Playwright and poet Amiri Baraka was born LeRoi Jones in 1934 in Newark, New Jersey. He attended Rutgers University and Howard University, where he obtained a B.A. in English in 1954. After serving three years in the U.S. Air Force, Baraka moved to New York City, where he attended Columbia University and the New School for Social Research.

During the 1950s, Baraka became associated with Allen Ginsberg and the Beat poets in Greenwich Village. In 1958, he founded Yugen Magazine and Totem Press, which published works by avant-garde writers. The same year, he produced his first play, A Good Girl Is Hard to Find.
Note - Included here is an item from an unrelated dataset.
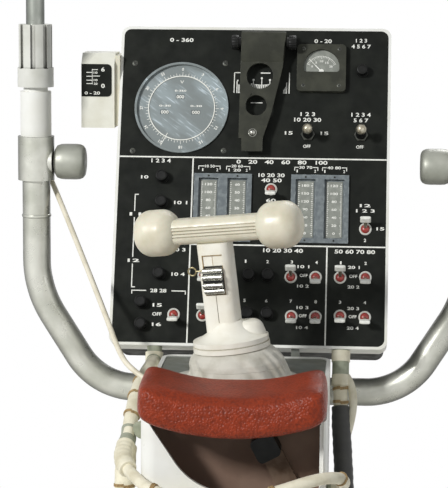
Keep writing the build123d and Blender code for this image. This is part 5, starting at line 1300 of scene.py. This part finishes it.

Baraka’s first collection of poems was published in 1961. In 1964, he produced Dutchman, a play that established him as a playwright and won the Obie Award from the Village Voice. In addition, Baraka has written essays, short stories and novels—such as The System of Dante’s Hell (1965) and Tales (1967)—and a significant amount of music criticism.

Baraka’s life and work took a new direction when he visited Cuba in 1959 and encountered third world writers and artists who had strong convictions about political oppression and poverty. Baraka moved to Harlem and founded the Black Arts Repertory/School, which produced plays for a black audience. In 1967, Baraka returned to Newark, where he founded Spirit House Players. He became the leader of a black Muslim organization, Kawaida, and served as chairman of the Committee for Unified Newark, a black united front group, and the Congress of African People, a national Pan-Africanist organization. He was also one of the chief organizers of the National Black Political Convention in 1972.

Baraka currently lives in Newark with his family. He has taught at Yale University, Columbia University and the State University of New York at Stony Brook. In 2001, he published a collection of poems entitled "Somebody Blew Up America & Other Poems."